I bring that point up for one simple reason, the consistent discussion I see on the web regarding the “slow” nature of the second season of the show.
I’ve seen a full battery of complaints, but the ones that continue to resonate with me starts with the criticism that the characters are too dry. Second only to the top grievance…the show is just too damn slow, not providing the audience with enough zombies or gore.
Both of these claims have some merit, but I think pure impatience has given way to these issues being blown out of proportion. When it comes to the characters, their development suffers from the short amount time this series has been on the air.
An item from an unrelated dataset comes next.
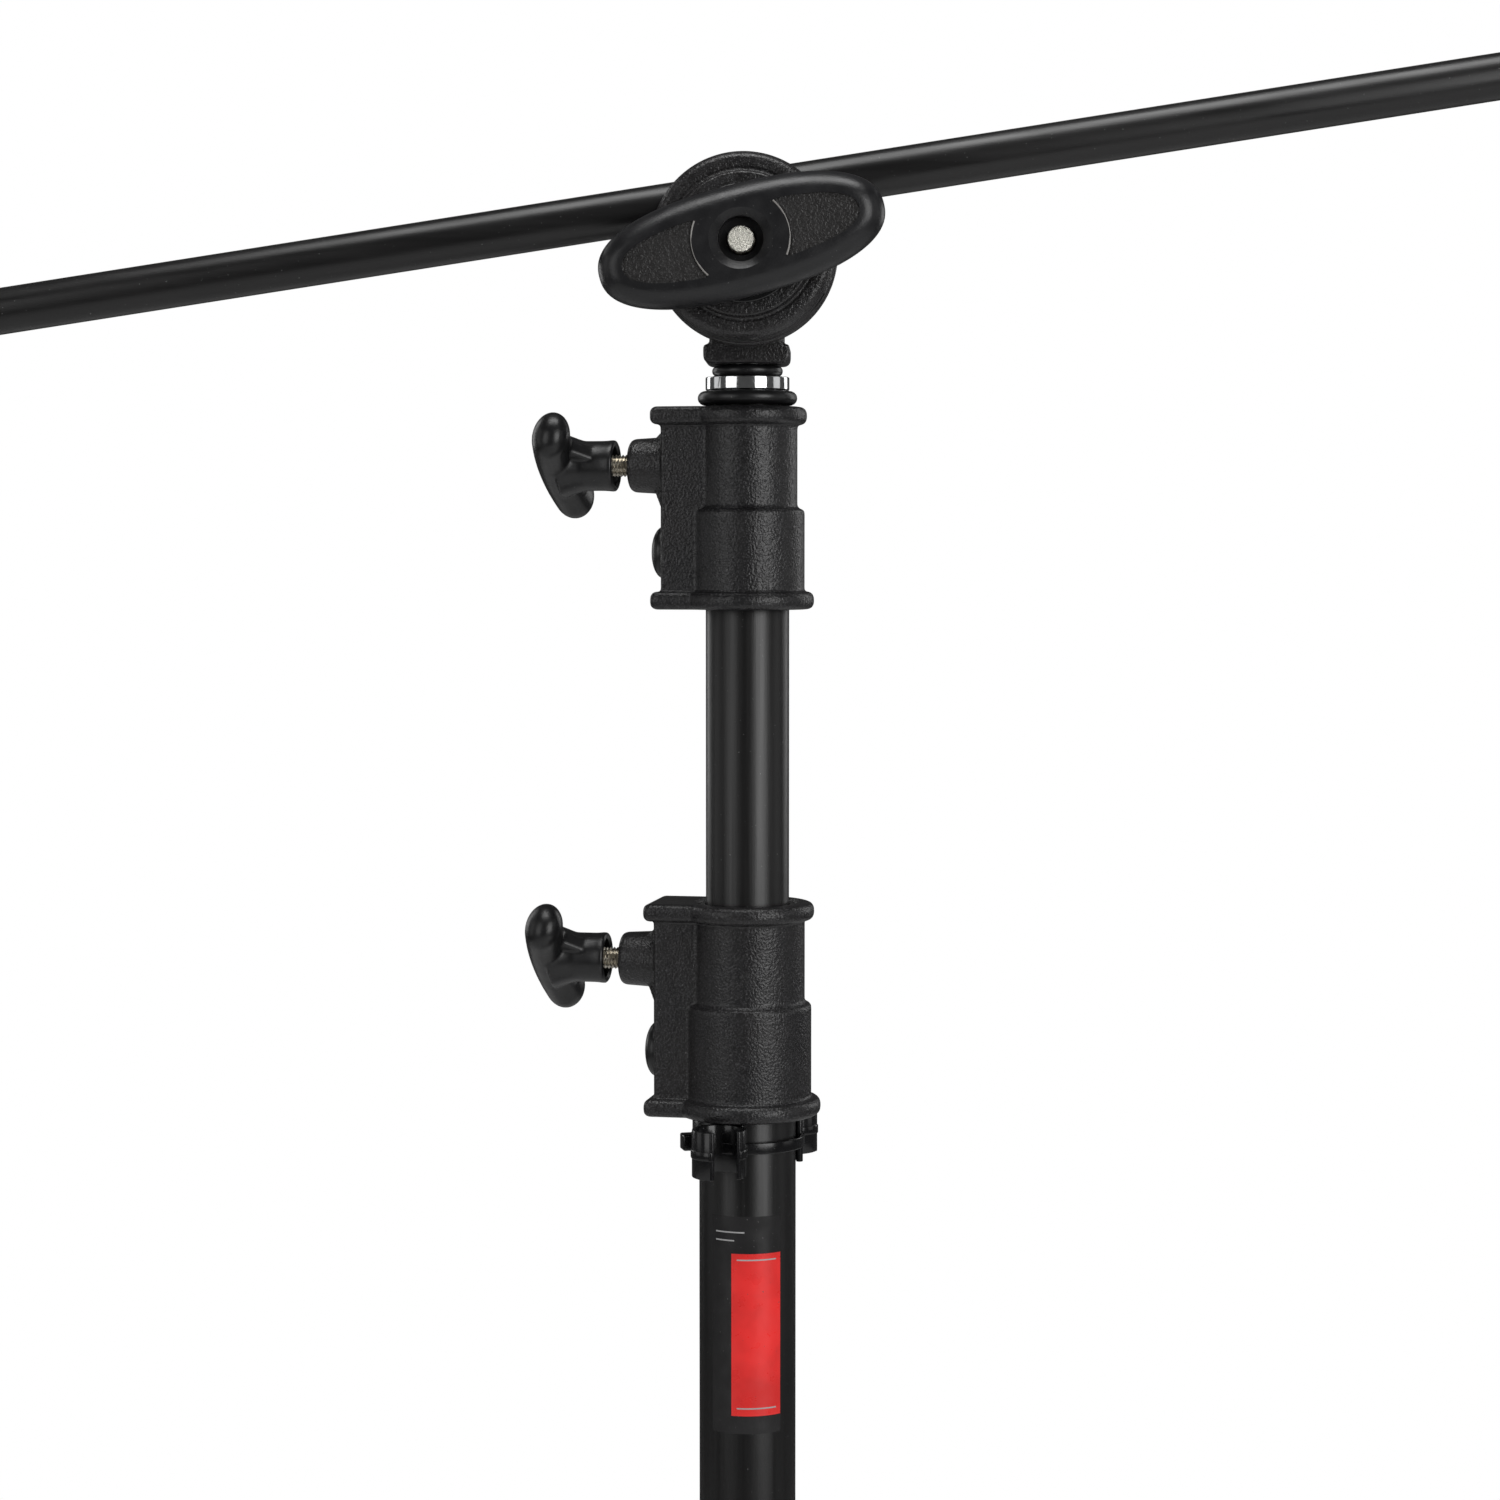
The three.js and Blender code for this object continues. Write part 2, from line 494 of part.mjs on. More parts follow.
function handleBody() {
  const { back, front, halfLength, halfWidth, power, edge, hubR } = HANDLE;
  const outline = new THREE.Shape();
  const points = 32;
  for (let i = 0; i < points; i++) {
    const angle = (2 * Math.PI * i) / points;
    const [c, s] = [Math.cos(angle), Math.sin(angle)];
    const x = Math.sign(c) * Math.abs(c) ** (2 / power) * (halfLength - edge);
    const z = Math.sign(s) * Math.abs(s) ** (2 / power) * (halfWidth - edge);
    if (i === 0) outline.moveTo(x, z);
    else outline.lineTo(x, z);
  }
  const wing = plate(outline, back - 1.7, front, { bevelThickness: edge, bevelSize: edge, bevelSegments: 3 });
  const hub = drumBack(hubR, back - edge, back, 0, 24);
  const recess = drumBack(RECESS.r, front - PAST, RECESS.bottom, 0, 20);
  const mouth = drumBack(RECESS.mouthR + 1, front - PAST, front + RECESS.mouthDepth, 0, 20, RECESS.r);
  const boltWay = drumBack(BOLT.r + GAP, RECESS.bottom - PAST, back + PAST);
  const nutWay = drumBack(8.6, back - 5.6, back + PAST, 0, 6);
  return cut(join(wing, hub), recess, mouth, boltWay, nutWay);
}

function handleNut() {
  const hexagon = drumBack(8.2, HANDLE.back - 5.2, HANDLE.back - 0.2, 0, 6);
  return cut(hexagon, drumBack(BOLT.r + GAP, HANDLE.back - 8, HANDLE.back + 2));
}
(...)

To date, we’ve only seen sixteen episodes of the show, with six of those encompassing the entire first season. Nowhere near enough time to really let these characters grow, especially considering the circumstances revolving around them, an issue that makes that ties together both complaints.
While I appreciate and enjoy the gore that goes into every single zombie film or episode I watch, there is truth behind enjoying too much of a good thing. At some point excessive gore numbs you completely, and in the case of zombie flicks that are nothing but intestines and headshots, it almost detracts from the experience.
Now before someone goes off regarding the amount of violence in the aforementioned Dawn, let’s take a good look at one particular trick Mister Romero implemented to keep the violence fresh and shocking. He gave us a break. The violence gave way to quiet little lulls that allowed us moments of levity and safety, only to have it come crashing down.
It’s a device The Walking Dead uses successfully, and it is starting to pay off in season two. The pause at the farm was a nice break from the horrors of Atlanta and the CDC that wrapped up in season one’s “TS-19” and brought about an important matter that I feel is lost in zombie lore these days, the importance of humanity.
The hunt for Sophia that so many have lamented as slowing down the series was essential to give us what some just aren’t seeing, the genesis of character growth. Rick and his group were now challenged with the importance of maintaining the civility of a world forever lost, and figure out how to survive while doing it.
Even now, with “18 Miles Out” having aired yesterday, that virtue continues to be challenged. Rick himself pointing out that he will do whatever he must to protect his family and his group. This is what horror needs more of, and this is why I stand by the show and as we make a mad dash toward the season finale, these virtues will only continue to be challenged as we eventually journey with these rattled survivors to the prison and the horrors that await them in Woodbury next season.
I hope they stick to the current plan. Give us the steady growth we’re now starting to see, and give us the living dead when necessary. Because in the end these stories are not just about walkers who rip skin from bone, it’s about that which defines us, and the one true evil that lurks in the shadows…man.